The Global Crime Scene: Crime Narratives Beyond Borders — Melbourne, Australia

Monash University presents The Global Crime Scene: Crime Narratives Beyond Borders July 3-5, 2013. The call for papers deadline was Feb. 1.The Global Crime Scene

From Friedrich Schiller to Sven Larsson via Godwin, Vidoq, Gaboriau, Sue, Poe, Hume, Doyle, Christie, Hammett, Chandler, Sciascia, Sjöwall & Wahlöö, Vázquez Montalbán, Matsumoto, and Xiaolong, among others, crime narratives have developed, diversified and globalised beyond borders marked by language, national, culture high and low, and genre and have come to figure among the most popular forms of storytelling worldwide.

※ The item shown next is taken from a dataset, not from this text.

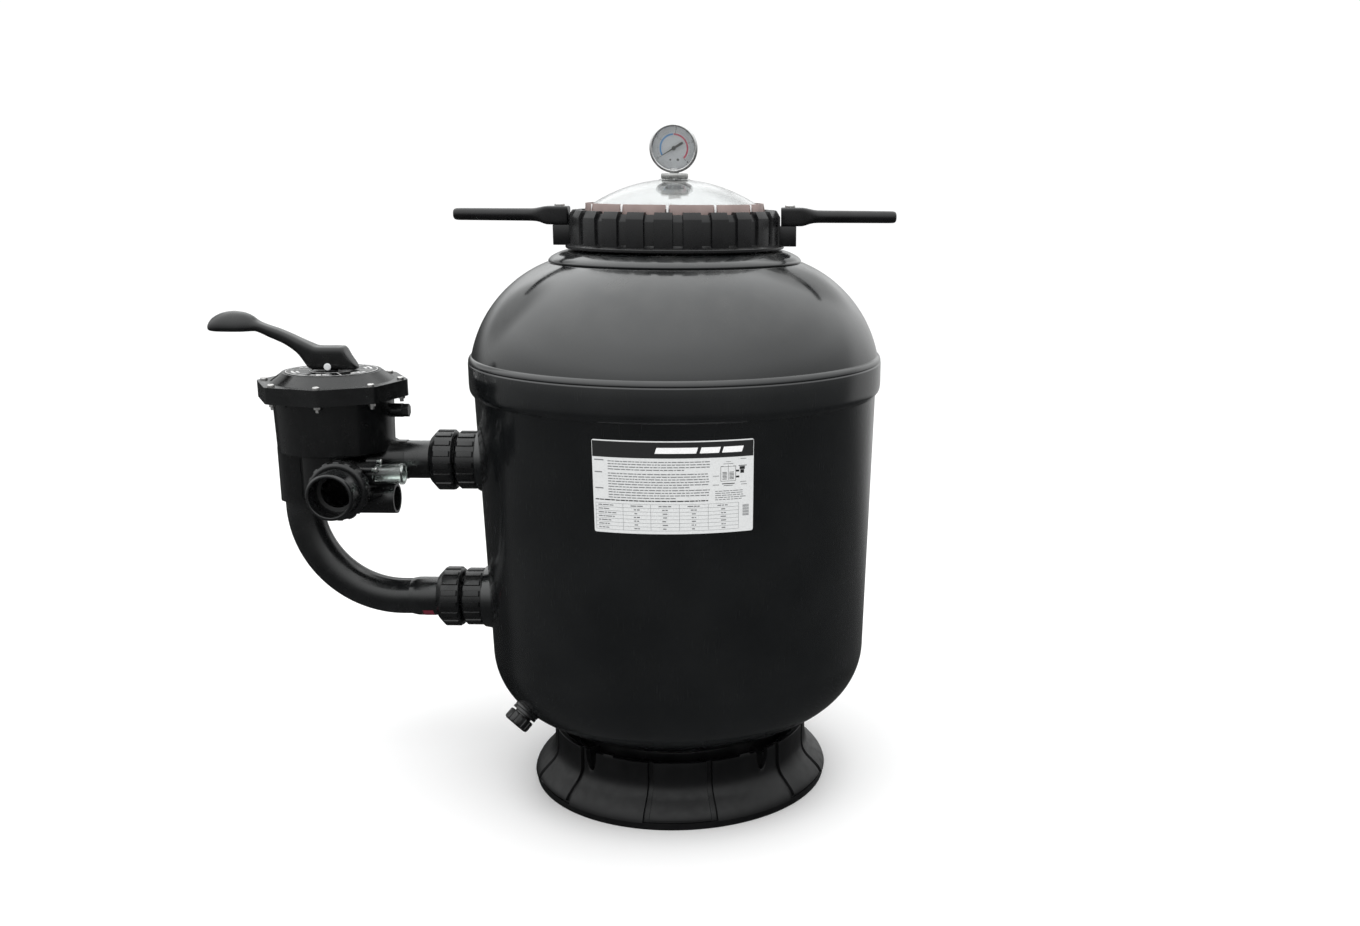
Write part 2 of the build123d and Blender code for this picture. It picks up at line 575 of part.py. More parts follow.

The Global Crime Scene: Crime Narratives Beyond Borders seeks to explore this phenomenon in its historical and genealogical dimension, notably tracing its development through and beyond national traditions, questioning the primacy of the traditional Anglo-American critical arc of Poe-Doyle-Christie-Hammett-Chandler, as well as exploring the specificity and difference of crime narratives across time, place and medium (print, film, TV, and reportage around the world).

Following the conference, a 2-day Winter School on translating crime fiction will be hosted by the Translation and Interpreting program, Monash University. The Winter School will bring together writers and translators.